_Stated problem:_
Quote only the lines from the line containing "bit = drill_bit()" to the line containing "imported = [obj", with both of those lines included, please, exactly as written.

_Supplied records:_
— Start —

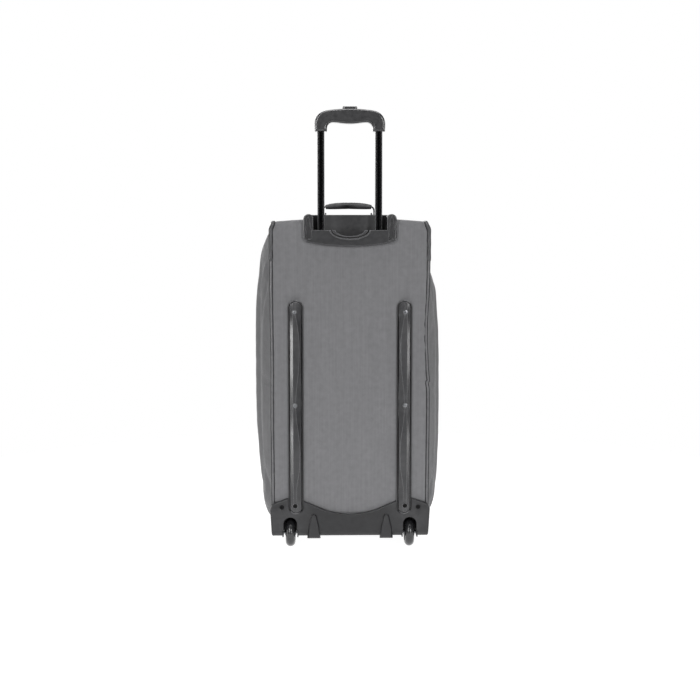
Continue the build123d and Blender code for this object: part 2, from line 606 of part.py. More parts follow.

— End —
— Start —

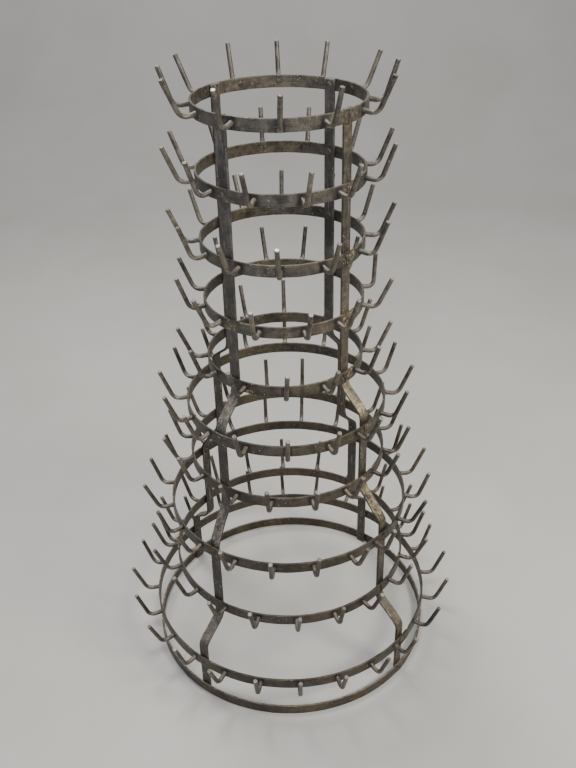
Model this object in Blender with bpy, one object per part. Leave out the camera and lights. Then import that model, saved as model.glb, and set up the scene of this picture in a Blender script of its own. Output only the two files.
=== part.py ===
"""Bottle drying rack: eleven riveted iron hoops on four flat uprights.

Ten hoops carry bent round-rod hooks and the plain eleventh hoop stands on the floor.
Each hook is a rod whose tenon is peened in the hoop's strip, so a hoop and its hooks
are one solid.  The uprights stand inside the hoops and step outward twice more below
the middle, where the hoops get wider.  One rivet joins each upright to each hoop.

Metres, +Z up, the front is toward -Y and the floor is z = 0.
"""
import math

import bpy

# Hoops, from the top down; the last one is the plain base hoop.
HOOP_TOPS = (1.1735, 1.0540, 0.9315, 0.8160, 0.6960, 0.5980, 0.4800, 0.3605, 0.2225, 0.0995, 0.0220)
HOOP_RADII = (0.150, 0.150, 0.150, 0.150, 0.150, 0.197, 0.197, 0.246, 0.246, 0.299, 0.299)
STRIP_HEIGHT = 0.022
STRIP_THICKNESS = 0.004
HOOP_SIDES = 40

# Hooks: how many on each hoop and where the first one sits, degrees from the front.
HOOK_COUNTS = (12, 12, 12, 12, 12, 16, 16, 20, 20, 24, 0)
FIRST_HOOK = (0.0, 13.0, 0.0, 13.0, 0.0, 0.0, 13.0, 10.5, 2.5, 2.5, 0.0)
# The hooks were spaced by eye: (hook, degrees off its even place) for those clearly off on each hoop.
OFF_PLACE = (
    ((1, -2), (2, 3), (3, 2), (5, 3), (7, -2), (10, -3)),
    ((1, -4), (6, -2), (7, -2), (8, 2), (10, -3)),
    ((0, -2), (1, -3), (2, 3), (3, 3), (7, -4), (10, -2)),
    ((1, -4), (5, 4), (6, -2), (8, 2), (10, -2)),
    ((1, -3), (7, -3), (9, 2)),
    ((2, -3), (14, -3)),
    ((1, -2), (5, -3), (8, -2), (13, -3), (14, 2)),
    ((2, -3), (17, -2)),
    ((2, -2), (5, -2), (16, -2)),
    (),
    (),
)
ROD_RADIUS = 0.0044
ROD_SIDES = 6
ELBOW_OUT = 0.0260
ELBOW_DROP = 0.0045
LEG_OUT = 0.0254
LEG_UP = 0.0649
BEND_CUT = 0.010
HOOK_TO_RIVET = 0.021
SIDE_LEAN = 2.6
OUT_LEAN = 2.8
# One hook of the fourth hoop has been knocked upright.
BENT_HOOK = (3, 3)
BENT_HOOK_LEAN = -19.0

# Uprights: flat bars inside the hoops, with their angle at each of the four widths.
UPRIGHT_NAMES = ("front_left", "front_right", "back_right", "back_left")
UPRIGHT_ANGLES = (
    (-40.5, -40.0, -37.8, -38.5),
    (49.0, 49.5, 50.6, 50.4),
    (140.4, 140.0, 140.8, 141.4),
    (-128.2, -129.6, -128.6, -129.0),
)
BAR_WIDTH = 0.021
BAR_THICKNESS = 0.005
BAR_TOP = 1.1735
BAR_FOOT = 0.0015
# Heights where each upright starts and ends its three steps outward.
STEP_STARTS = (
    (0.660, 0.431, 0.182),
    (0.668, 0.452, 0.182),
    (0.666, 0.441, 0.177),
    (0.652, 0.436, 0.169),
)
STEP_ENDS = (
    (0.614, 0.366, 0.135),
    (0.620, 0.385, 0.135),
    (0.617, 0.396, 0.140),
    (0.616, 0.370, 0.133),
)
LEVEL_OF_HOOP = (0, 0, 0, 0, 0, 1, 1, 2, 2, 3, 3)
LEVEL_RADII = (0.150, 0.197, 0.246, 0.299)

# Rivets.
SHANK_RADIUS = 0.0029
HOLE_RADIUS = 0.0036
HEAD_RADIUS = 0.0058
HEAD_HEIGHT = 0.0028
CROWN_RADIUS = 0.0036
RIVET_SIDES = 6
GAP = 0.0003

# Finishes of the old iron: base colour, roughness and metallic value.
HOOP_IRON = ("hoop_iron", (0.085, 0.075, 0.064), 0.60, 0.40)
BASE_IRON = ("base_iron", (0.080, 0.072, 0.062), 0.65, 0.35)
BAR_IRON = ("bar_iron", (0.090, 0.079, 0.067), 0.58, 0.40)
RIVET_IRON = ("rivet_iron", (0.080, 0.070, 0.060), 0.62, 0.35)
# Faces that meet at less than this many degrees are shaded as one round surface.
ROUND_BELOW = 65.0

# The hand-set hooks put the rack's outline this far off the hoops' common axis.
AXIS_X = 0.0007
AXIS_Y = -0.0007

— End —
— Start —

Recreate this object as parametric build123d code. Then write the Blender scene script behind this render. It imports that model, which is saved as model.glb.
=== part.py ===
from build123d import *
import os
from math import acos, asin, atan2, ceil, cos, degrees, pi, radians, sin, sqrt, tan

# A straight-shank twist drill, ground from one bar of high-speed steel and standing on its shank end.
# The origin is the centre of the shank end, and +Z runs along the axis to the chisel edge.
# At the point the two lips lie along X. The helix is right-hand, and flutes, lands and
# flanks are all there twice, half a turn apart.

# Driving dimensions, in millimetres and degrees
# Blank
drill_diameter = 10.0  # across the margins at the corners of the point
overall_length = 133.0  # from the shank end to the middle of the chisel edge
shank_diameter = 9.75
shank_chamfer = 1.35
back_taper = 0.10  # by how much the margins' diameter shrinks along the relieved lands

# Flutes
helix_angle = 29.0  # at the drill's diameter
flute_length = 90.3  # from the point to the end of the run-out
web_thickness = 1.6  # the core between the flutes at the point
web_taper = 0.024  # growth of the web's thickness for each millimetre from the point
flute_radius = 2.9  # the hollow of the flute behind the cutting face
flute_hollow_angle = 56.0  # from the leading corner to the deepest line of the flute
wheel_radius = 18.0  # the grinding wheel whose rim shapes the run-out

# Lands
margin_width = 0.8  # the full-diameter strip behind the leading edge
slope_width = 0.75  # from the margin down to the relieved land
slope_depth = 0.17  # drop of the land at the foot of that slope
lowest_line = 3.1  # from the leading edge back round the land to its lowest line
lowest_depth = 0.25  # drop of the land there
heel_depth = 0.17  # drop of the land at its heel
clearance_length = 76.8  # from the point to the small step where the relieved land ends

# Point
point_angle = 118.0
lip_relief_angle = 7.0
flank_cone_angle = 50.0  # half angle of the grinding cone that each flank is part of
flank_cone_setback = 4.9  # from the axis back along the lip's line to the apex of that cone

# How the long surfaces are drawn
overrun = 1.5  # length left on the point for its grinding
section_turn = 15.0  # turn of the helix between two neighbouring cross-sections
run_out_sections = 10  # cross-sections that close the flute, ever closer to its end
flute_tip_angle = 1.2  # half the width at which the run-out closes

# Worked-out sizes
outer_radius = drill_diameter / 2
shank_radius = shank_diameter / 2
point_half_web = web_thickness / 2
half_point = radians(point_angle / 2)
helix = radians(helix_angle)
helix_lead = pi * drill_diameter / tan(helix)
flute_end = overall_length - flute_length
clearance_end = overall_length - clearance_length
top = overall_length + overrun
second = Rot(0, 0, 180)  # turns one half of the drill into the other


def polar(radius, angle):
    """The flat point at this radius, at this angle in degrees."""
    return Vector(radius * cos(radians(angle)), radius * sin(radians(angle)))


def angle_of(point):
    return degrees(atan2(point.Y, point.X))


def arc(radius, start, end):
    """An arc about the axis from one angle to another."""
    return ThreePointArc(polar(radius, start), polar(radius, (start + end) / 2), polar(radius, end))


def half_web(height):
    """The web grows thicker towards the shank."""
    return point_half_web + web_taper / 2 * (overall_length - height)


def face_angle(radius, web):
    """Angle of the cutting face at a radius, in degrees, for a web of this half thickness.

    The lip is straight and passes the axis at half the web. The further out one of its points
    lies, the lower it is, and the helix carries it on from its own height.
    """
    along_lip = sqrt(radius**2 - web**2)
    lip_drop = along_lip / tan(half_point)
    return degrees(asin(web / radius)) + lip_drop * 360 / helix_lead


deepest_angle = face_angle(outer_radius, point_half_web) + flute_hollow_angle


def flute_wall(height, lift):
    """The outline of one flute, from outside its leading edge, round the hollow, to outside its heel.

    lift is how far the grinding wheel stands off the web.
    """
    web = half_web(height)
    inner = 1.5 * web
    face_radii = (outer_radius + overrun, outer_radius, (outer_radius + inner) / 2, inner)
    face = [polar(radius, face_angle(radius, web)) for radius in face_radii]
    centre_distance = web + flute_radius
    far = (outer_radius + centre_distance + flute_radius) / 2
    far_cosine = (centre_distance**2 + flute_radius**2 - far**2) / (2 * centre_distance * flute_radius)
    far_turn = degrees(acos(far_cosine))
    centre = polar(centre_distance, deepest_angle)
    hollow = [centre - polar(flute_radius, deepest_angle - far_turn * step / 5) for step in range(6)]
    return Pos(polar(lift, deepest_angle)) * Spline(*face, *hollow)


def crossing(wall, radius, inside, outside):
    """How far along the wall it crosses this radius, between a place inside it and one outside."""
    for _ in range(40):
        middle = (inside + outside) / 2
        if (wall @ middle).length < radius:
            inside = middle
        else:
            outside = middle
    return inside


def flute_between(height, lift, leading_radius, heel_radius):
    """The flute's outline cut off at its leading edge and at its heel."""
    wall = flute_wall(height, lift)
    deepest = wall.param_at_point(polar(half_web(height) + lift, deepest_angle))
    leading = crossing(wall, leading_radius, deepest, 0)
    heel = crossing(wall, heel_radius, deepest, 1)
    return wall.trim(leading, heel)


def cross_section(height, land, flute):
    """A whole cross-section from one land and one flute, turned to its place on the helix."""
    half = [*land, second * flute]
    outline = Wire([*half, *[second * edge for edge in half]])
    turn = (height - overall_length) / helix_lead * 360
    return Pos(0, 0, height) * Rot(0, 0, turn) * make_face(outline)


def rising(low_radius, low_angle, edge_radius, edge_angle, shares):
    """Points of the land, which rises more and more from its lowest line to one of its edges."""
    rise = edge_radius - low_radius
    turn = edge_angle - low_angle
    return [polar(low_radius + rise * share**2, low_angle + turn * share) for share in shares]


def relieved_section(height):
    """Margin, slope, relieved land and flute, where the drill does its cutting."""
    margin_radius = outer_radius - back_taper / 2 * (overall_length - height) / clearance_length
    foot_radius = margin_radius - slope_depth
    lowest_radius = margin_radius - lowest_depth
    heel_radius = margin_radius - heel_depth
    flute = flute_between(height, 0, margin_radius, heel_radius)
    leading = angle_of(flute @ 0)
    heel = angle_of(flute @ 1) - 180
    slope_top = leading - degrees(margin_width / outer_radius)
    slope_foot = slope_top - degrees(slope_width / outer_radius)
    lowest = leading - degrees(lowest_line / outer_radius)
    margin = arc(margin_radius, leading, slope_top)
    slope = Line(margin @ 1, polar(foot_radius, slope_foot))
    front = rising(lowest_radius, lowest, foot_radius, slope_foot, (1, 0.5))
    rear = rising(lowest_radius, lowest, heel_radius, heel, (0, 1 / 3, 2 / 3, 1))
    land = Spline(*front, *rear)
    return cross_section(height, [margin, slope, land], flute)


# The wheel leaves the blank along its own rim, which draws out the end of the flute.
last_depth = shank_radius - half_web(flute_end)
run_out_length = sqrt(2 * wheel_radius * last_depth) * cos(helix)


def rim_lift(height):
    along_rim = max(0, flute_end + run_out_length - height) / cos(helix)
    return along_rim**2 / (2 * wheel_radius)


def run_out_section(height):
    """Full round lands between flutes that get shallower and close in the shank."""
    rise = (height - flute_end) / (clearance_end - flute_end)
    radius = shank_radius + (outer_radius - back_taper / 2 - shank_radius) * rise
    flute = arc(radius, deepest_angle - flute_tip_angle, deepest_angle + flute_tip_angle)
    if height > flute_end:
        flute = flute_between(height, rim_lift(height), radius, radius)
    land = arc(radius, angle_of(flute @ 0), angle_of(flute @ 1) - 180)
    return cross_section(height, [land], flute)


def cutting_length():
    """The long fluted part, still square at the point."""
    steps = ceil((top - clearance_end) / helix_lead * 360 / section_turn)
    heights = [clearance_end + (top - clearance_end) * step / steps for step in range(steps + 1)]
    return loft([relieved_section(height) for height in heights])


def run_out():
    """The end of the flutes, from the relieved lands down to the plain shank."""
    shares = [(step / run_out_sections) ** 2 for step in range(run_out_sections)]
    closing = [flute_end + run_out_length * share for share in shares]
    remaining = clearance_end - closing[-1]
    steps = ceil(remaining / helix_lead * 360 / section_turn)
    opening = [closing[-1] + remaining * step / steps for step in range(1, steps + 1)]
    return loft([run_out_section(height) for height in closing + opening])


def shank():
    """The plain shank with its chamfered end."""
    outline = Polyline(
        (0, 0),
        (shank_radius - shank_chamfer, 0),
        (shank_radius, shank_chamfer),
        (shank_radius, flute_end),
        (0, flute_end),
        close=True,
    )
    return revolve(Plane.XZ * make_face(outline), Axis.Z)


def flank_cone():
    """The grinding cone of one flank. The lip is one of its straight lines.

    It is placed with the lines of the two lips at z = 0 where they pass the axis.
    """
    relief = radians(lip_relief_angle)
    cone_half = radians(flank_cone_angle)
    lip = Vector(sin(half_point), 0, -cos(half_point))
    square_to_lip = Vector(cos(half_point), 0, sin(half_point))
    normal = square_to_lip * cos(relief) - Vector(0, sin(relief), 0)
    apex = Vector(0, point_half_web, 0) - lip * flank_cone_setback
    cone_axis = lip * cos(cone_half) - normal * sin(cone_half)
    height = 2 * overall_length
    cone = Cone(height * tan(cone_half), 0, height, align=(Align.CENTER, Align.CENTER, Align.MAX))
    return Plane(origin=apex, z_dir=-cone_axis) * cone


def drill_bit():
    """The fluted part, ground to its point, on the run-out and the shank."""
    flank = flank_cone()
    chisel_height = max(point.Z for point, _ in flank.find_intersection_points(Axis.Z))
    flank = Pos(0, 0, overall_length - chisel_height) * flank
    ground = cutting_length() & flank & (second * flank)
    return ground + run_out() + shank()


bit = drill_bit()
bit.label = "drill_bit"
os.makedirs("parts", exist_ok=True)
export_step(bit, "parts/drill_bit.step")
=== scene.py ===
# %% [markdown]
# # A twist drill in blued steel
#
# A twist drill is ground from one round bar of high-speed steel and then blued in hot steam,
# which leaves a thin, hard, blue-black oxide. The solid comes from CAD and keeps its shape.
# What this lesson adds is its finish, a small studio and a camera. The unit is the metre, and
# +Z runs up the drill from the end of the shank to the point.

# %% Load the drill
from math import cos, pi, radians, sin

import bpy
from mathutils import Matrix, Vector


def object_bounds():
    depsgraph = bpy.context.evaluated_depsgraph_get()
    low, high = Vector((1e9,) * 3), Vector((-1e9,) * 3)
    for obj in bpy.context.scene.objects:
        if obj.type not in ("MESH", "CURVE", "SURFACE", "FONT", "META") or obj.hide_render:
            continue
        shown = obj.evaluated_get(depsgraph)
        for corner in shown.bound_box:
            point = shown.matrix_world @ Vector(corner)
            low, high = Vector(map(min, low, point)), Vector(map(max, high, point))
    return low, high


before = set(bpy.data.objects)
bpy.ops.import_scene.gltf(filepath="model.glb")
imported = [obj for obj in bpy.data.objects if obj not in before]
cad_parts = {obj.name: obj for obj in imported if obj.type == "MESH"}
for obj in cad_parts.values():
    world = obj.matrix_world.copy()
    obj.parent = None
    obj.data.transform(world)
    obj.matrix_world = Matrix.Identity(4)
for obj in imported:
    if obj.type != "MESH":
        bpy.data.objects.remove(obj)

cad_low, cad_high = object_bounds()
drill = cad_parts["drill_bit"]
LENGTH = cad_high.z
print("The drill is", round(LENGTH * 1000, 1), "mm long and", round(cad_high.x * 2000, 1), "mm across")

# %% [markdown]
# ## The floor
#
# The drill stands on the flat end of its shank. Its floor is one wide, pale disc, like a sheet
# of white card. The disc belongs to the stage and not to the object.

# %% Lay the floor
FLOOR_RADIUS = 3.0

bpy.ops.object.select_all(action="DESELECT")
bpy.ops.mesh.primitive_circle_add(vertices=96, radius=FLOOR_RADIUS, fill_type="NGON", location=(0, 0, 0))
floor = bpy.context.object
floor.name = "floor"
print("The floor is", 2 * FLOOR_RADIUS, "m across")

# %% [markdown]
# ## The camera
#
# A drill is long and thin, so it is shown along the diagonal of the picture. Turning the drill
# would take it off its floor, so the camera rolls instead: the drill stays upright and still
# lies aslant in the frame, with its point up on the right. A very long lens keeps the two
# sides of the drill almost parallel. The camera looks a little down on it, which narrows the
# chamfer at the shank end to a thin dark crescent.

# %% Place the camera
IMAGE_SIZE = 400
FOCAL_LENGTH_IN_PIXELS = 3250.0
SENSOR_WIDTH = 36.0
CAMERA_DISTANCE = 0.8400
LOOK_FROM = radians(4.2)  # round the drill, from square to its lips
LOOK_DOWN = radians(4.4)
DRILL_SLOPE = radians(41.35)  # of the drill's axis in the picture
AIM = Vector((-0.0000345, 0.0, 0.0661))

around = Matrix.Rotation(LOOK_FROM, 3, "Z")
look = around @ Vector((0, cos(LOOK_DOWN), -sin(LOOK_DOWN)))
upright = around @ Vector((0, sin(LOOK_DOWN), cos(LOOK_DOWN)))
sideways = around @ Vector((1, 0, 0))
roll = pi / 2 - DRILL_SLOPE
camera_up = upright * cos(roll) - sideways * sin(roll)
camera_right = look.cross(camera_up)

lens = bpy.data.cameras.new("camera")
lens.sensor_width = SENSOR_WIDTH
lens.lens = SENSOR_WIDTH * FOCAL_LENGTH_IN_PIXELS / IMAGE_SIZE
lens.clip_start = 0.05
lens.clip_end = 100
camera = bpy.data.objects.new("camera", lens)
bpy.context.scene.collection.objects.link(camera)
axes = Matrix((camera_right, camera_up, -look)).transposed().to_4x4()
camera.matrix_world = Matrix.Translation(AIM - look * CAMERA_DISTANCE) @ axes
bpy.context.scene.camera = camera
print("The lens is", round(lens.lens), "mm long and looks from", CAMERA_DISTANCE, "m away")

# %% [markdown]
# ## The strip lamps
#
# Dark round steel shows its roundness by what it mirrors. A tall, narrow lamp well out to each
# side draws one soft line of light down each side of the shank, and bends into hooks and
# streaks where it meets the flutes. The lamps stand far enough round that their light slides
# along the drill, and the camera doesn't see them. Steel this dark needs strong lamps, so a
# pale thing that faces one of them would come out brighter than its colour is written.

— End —

_Response to this exercise:_
bit = drill_bit()
bit.label = "drill_bit"
os.makedirs("parts", exist_ok=True)
export_step(bit, "parts/drill_bit.step")
=== scene.py ===
# %% [markdown]
# # A twist drill in blued steel
#
# A twist drill is ground from one round bar of high-speed steel and then blued in hot steam,
# which leaves a thin, hard, blue-black oxide. The solid comes from CAD and keeps its shape.
# What this lesson adds is its finish, a small studio and a camera. The unit is the metre, and
# +Z runs up the drill from the end of the shank to the point.

# %% Load the drill
from math import cos, pi, radians, sin

import bpy
from mathutils import Matrix, Vector


def object_bounds():
    depsgraph = bpy.context.evaluated_depsgraph_get()
    low, high = Vector((1e9,) * 3), Vector((-1e9,) * 3)
    for obj in bpy.context.scene.objects:
        if obj.type not in ("MESH", "CURVE", "SURFACE", "FONT", "META") or obj.hide_render:
            continue
        shown = obj.evaluated_get(depsgraph)
        for corner in shown.bound_box:
            point = shown.matrix_world @ Vector(corner)
            low, high = Vector(map(min, low, point)), Vector(map(max, high, point))
    return low, high


before = set(bpy.data.objects)
bpy.ops.import_scene.gltf(filepath="model.glb")
imported = [obj for obj in bpy.data.objects if obj not in before]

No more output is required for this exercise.